2. Background Information
With advances in integrated circuit, microprocessor, networking and communication technologies, an increasing number of digital computing devices are being networked together to facilitate the exchange of electronic information. Accordingly, traditional audio and video content providers such as radio and television studios, recording associations, independent recording artists, and so forth, have turned to digital communication networks such as the Internet for dissemination and distribution of media content.
Various content publishers own publication rights to digital content that they wish to offer to an entitled audience of consumers. Typically, content partners will grant entitlements to consumers based on a form of payment, whether it be on a per content item basis, or for a subscription that represents an entire class of content items. Publishers may also choose to offer entitlement without payment for specific content items, or for classes of content items. Furthermore, entitlement may be determined by other factors such as geographic location, network address, calendar or time constraints, etc.
In current digital rights management systems, content publishers are required to manually program the content distribution/licensing rules into e.g. a content server to implement a particular content distribution/licensing business model. With such a wide variety of distribution/licensing models available, the corresponding business logic required to implement the business models may vary widely. If a given content provider wishes to change to another content distribution/licensing model, they are currently required to manually reprogram the implementing business rules to the exclusion of the current distribution/licensing model.

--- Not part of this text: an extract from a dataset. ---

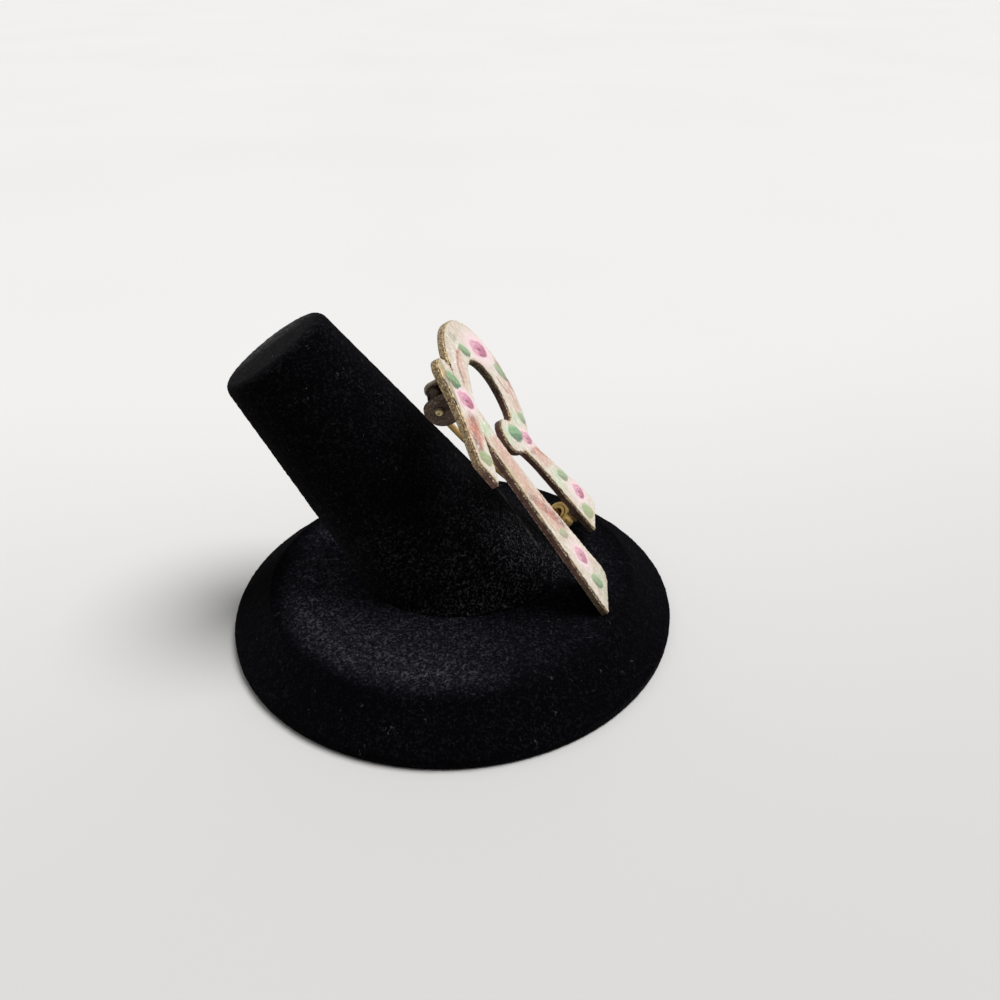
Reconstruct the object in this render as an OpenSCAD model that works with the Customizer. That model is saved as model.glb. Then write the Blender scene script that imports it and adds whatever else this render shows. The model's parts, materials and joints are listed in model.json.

The present invention will be described by way of exemplary embodiments, but not limitations, illustrated in the accompanying drawings in which like references denote similar elements, and in which:
In the description to follow, various aspects of the present invention will be described, and specific configurations will be set forth. However, the present invention may be practiced with only some or all aspects, and/or without some of these specific details. In other instances, well-known features are omitted or simplified in order not to obscure the present invention.
The description will be presented in terms of operations performed by a processor based device consistent with the manner commonly employed by those skilled in the art to convey the substance of their work to others skilled in the art. As is well understood by those skilled in the art, the quantities take the form of electrical, magnetic, or optical signals capable of being stored, transferred, combined, and otherwise manipulated through mechanical, electrical and/or optical components of the processor based device.
Various operations will be described as multiple discrete steps in turn, in a manner that is most helpful in understanding the present invention, however, the order of description should not be construed as to imply that these operations are necessarily order dependent. In particular, these operations need not be performed in the order of presentation.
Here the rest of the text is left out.